TASK DIRECTIONS — The lines to be extracted run from the start of the listing through the line containing "pocket_mouth_chamfer = 0.6"; copy them exactly and nothing else.

DATA LINES —
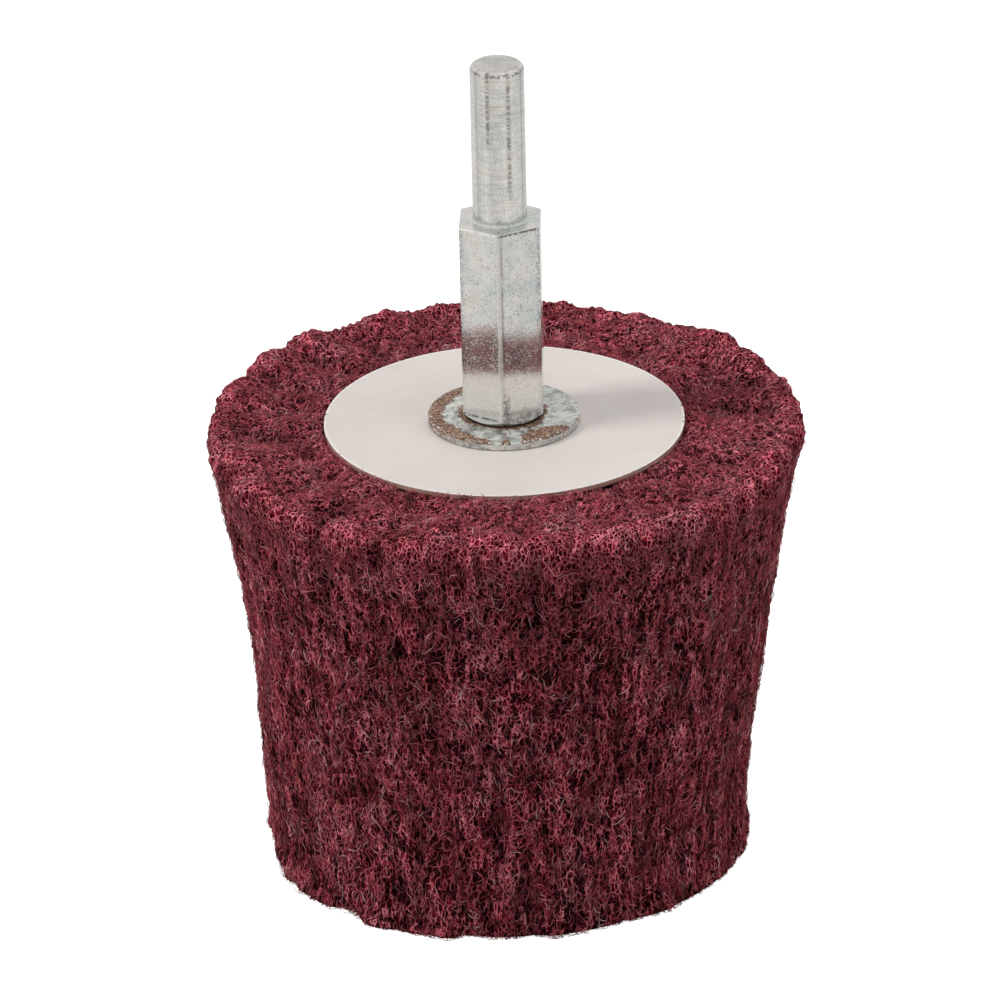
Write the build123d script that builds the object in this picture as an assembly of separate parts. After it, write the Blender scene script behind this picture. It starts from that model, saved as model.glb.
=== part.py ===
# Sanding mop: radial flaps of non-woven abrasive web round a hub, clamped on a steel arbor.
# Millimetres. +Z runs up the arbor's axis, and Z = 0 is the plane of the flaps' feet.
import os
from math import cos, radians, sin, tan
from build123d import *

# Flaps: one profile, from the hub out to a side that flares towards the crown
flap_count = 24
flap_height = 50.0
flap_foot_reach = 27.2
flap_waist_reach = 28.4
flap_waist_height = 20.0
flap_crown_reach = 33.4
crown_round = 2.5
foot_round = 0.8
flap_gap = 0.2
flap_edge_round = 0.8

# Hub: a moulded prism with one flat for each flap, and a pocket for the nut in its underside
hub_reach = 13.0
hub_foot_gap = 1.0
pocket_radius = 10.0
pocket_depth = 13.0
pocket_mouth_chamfer = 0.6

# Card discs glued to the ends of the flap pack
upper_card_radius = 20.0
upper_card_thickness = 0.6
lower_card_radius = 19.5
lower_card_thickness = 0.6
lower_card_hole_radius = 10.3
card_edge_clearance = 0.3

# Steel tube that takes the clamping load through the hub
tube_outer_radius = 4.5
tube_bore_radius = 3.2
tube_fit = 0.03

# Plain washers
upper_washer_radius = 8.45
upper_washer_thickness = 1.0
lower_washer_radius = 8.5
lower_washer_thickness = 1.0
washer_bore_clearance = 0.2
washer_edge_round = 0.25

# Arbor, turned from hexagon bar: round shank, hexagon body, threaded stud
shank_radius = 3.0
shank_length = 18.3
shank_end_round = 0.75
shank_foot_round = 0.3
hexagon_across_flats = 8.85
hexagon_length = 23.4
hexagon_foot_radius = 4.1
hexagon_foot_slope = 42.0
hexagon_edge_round = 0.35
hexagon_head_round = 0.15
stud_radius = 3.0
stud_end_chamfer = 0.6
stud_below_nut = 1.5
thread_pitch = 1.0
thread_depth = 0.5
thread_length = 12.0

# Nut on the stud's thread
nut_across_flats = 10.0
nut_height = 5.0
nut_thread_clearance = 0.05
nut_corner_slope = 30.0
nut_mouth_chamfer = 0.5

# Heights that the sizes above set
seat_z = pocket_depth
nut_top_z = seat_z - lower_washer_thickness
nut_foot_z = nut_top_z - nut_height
stud_end_z = nut_foot_z - stud_below_nut
upper_card_z = flap_height
upper_washer_z = upper_card_z + upper_card_thickness
hexagon_z = upper_washer_z + upper_washer_thickness
shank_z = hexagon_z + hexagon_length
shank_end_z = shank_z + shank_length
lower_card_z = hub_foot_gap - lower_card_thickness
flap_pitch = 360.0 / flap_count


def ring(outer_radius, inner_radius, foot, height):
    """A flat ring round the axis, from foot up by height."""
    section = Circle(outer_radius) - Circle(inner_radius)
    return extrude(Pos(0, 0, foot) * section, height)


def turned(points):
    """A solid of revolution from its half outline, given as (radius, height) pairs."""
    outline = make_face(Polyline([(r, 0, z) for r, z in points], close=True))
    return revolve(outline, Axis.Z)


def flap_section():
    """Half section of the flap pack, in the XZ plane."""
    relief = lower_card_radius + card_edge_clearance
    inner = hub_reach / 2
    foot = (flap_foot_reach, 0, 0)
    waist = (flap_waist_reach, 0, flap_waist_height)
    crown = (flap_crown_reach, 0, flap_height)
    side = ThreePointArc(foot, waist, crown)
    lead = Polyline(crown, (inner, 0, flap_height), (inner, 0, hub_foot_gap), (relief, 0, hub_foot_gap),
                    (relief, 0, 0), foot)
    return make_face([side, lead])


def flap_wedge():
    """Plan of one flap, its sides half a gap inside the lines between flaps."""
    slope = tan(radians(flap_pitch / 2))
    apex = flap_gap / 2 / sin(radians(flap_pitch / 2))
    far = flap_crown_reach + crown_round
    near_half = (hub_reach - apex) * slope
    far_half = (far - apex) * slope
    plan = make_face(Polyline((hub_reach, -near_half), (far, -far_half), (far, far_half),
                              (hub_reach, near_half), close=True))
    return extrude(plan, flap_height)


def rims_of(solid, radius):
    """The circular edges of one radius."""
    return solid.edges().filter_by(GeomType.CIRCLE).filter_by(lambda e: abs(e.radius - radius) < 1e-6)


def outer_side_edges(flap):
    """The edges where a flap's two sides meet its top, its outer face and its foot."""
    half_angle = radians(flap_pitch / 2)
    apex = flap_gap / 2 / sin(half_angle)
    clear = lower_card_radius + card_edge_clearance + 0.01

    def is_outer(edge):
        ends = (edge @ 0, edge @ 0.5, edge @ 1)
        on_side = all(abs(abs(p.Y) - (p.X - apex) * tan(half_angle)) < 1e-4 for p in ends)
        return on_side and max(ends[0].X, ends[2].X) > clear

    return flap.edges().filter_by(is_outer)


def make_flap():
    """One flap, pointing along +X."""
    pack = revolve(flap_section(), Axis.Z)
    pack = fillet(rims_of(pack, flap_crown_reach), crown_round)
    pack = fillet(rims_of(pack, flap_foot_reach), foot_round)
    flap = pack & flap_wedge()
    return fillet(outer_side_edges(flap), flap_edge_round)


def make_flaps():
    """All flaps, named by their place round the hub."""
    flap = make_flap()
    return {f"flap_{i + 1:02d}": Rot(0, 0, i * flap_pitch) * flap for i in range(flap_count)}


def make_hub():
    """Hub with its bore for the tube and the nut's pocket."""
    plan = RegularPolygon(hub_reach, flap_count, major_radius=False, rotation=flap_pitch / 2)
    body = extrude(Pos(0, 0, hub_foot_gap) * plan, flap_height - hub_foot_gap)
    bore = Pos(0, 0, seat_z) * extrude(Circle(tube_outer_radius + tube_fit), flap_height - seat_z)
    mouth = pocket_radius + pocket_mouth_chamfer
    pocket = turned([(0, 0), (mouth, 0), (mouth, hub_foot_gap),
                     (pocket_radius, hub_foot_gap + pocket_mouth_chamfer), (pocket_radius, seat_z), (0, seat_z)])
    return body - bore - pocket


def make_upper_card():
    return ring(upper_card_radius, tube_outer_radius + tube_fit, upper_card_z, upper_card_thickness)


def make_lower_card():
    return ring(lower_card_radius, lower_card_hole_radius, lower_card_z, lower_card_thickness)


def make_tube():
    return ring(tube_outer_radius, tube_bore_radius, seat_z, upper_washer_z - seat_z)


def make_washer(radius, thickness, foot):
    washer = ring(radius, stud_radius + washer_bore_clearance, foot, thickness)
    return fillet(rims_of(washer, radius), washer_edge_round)


def make_stud():
    """The stud, with its thread drawn as one V groove for each turn."""
    crest = stud_radius
    root = crest - thread_depth
    outline = [(0, stud_end_z), (crest - stud_end_chamfer, stud_end_z), (crest, stud_end_z + stud_end_chamfer)]
    turns = int((thread_length - stud_end_chamfer) / thread_pitch)
    for turn in range(turns):
        z = stud_end_z + stud_end_chamfer + turn * thread_pitch
        outline += [(crest, z + 0.1 * thread_pitch), (root, z + 0.5 * thread_pitch), (crest, z + 0.9 * thread_pitch)]
    outline += [(crest, hexagon_z), (0, hexagon_z)]
    return turned(outline)


def make_hexagon():
    """Hexagon body, its foot turned to a round seat and one corner facing -Y."""
    corner = hexagon_across_flats / 2 / cos(radians(30))
    plan = RegularPolygon(hexagon_across_flats / 2, 6, major_radius=False, rotation=30)
    bar = extrude(Pos(0, 0, hexagon_z) * plan, hexagon_length)
    bar = fillet(bar.edges().filter_by(Axis.Z), hexagon_edge_round)
    bar = fillet(bar.edges().group_by(Axis.Z)[-1], hexagon_head_round)
    rise = (corner - hexagon_foot_radius) * tan(radians(hexagon_foot_slope))
    envelope = turned([(0, hexagon_z), (hexagon_foot_radius, hexagon_z), (corner, hexagon_z + rise),
                       (corner, shank_z), (0, shank_z)])
    return bar & envelope


def make_shank():
    shank = Pos(0, 0, shank_z) * extrude(Circle(shank_radius), shank_length)
    tip = shank.edges().sort_by(Axis.Z)[-1]
    return fillet(tip, shank_end_round)


def make_arbor():
    arbor = make_stud() + make_hexagon() + make_shank()
    foot = rims_of(arbor, shank_radius).filter_by(lambda e: abs(e.center().Z - shank_z) < 1e-6)
    return fillet(foot, shank_foot_round)


def make_nut():
    """Hexagon nut with its corners turned off at both ends."""
    corner = nut_across_flats / 2 / cos(radians(30))
    face = nut_across_flats / 2
    rise = (corner - face) * tan(radians(nut_corner_slope))
    plan = RegularPolygon(nut_across_flats / 2, 6, major_radius=False)
    block = extrude(Pos(0, 0, nut_foot_z) * plan, nut_height)
    envelope = turned([(0, nut_foot_z), (face, nut_foot_z), (corner, nut_foot_z + rise),
                       (corner, nut_top_z - rise), (face, nut_top_z), (0, nut_top_z)])
    bore = stud_radius + nut_thread_clearance
    mouth = bore + nut_mouth_chamfer
    hole = turned([(0, nut_foot_z), (mouth, nut_foot_z), (bore, nut_foot_z + nut_mouth_chamfer),
                   (bore, nut_top_z - nut_mouth_chamfer), (mouth, nut_top_z), (0, nut_top_z)])
    return (block & envelope) - hole


def make_parts():
    parts = {
        "arbor": make_arbor(),
        "upper_washer": make_washer(upper_washer_radius, upper_washer_thickness, upper_washer_z),
        "upper_card_disc": make_upper_card(),
        "clamp_tube": make_tube(),
        "hub": make_hub(),
        "lower_card_disc": make_lower_card(),
        "lower_washer": make_washer(lower_washer_radius, lower_washer_thickness, nut_top_z),
        "clamp_nut": make_nut(),
    }
    parts.update(make_flaps())
    return parts


os.makedirs("parts", exist_ok=True)
for name, shape in make_parts().items():
    export_step(shape, f"parts/{name}.step")
    print(name, round(shape.volume, 2))
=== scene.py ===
import itertools
import math
import bmesh
import bpy
import numpy as np
from mathutils import Matrix, Vector


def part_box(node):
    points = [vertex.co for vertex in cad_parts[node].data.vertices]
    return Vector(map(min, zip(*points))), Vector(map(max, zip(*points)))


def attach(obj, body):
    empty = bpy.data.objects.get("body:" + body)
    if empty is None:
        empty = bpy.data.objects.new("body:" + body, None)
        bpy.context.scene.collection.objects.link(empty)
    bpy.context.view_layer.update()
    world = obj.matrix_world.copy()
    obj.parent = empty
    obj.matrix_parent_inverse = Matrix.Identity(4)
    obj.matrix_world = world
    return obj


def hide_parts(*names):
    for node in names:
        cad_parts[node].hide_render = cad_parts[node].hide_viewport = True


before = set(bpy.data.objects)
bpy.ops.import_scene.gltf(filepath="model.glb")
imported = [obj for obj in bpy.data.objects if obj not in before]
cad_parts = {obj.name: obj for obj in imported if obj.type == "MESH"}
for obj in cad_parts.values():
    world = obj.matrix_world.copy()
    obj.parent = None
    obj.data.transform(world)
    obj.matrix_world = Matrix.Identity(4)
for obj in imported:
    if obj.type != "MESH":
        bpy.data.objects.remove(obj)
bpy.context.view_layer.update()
mm = 0.001
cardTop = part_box("upper_card_disc")[1].z
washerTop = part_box("upper_washer")[1].z
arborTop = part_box("arbor")[1].z
print("frame loaded")


# Shader helpers: colours are written as sRGB hex, places and pattern sizes in millimetres
def linear(hexColour):
    channels = [int(hexColour[i:i + 2], 16) / 255 for i in (1, 3, 5)]
    return [c / 12.92 if c <= 0.04045 else ((c + 0.055) / 1.055) ** 2.4 for c in channels] + [1.0]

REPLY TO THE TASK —
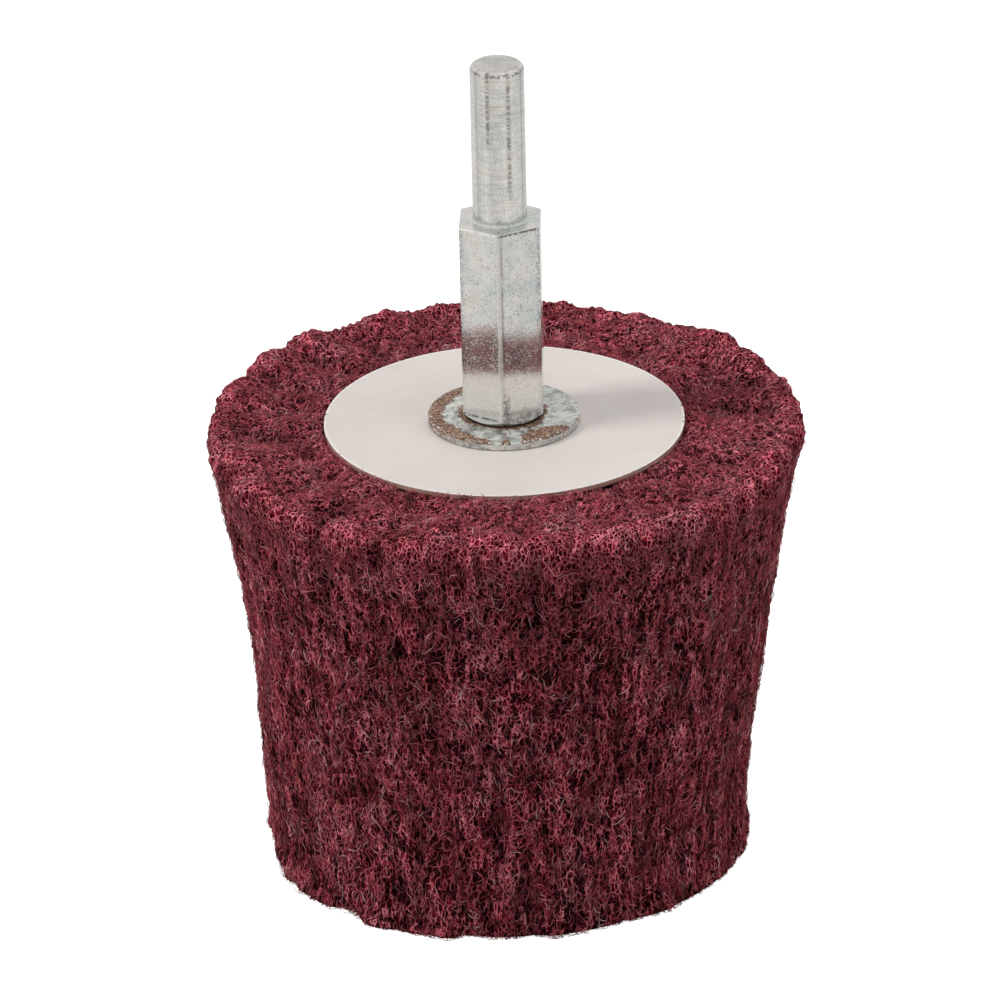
Write the build123d script that builds the object in this picture as an assembly of separate parts. After it, write the Blender scene script behind this picture. It starts from that model, saved as model.glb.
=== part.py ===
# Sanding mop: radial flaps of non-woven abrasive web round a hub, clamped on a steel arbor.
# Millimetres. +Z runs up the arbor's axis, and Z = 0 is the plane of the flaps' feet.
import os
from math import cos, radians, sin, tan
from build123d import *

# Flaps: one profile, from the hub out to a side that flares towards the crown
flap_count = 24
flap_height = 50.0
flap_foot_reach = 27.2
flap_waist_reach = 28.4
flap_waist_height = 20.0
flap_crown_reach = 33.4
crown_round = 2.5
foot_round = 0.8
flap_gap = 0.2
flap_edge_round = 0.8

# Hub: a moulded prism with one flat for each flap, and a pocket for the nut in its underside
hub_reach = 13.0
hub_foot_gap = 1.0
pocket_radius = 10.0
pocket_depth = 13.0
pocket_mouth_chamfer = 0.6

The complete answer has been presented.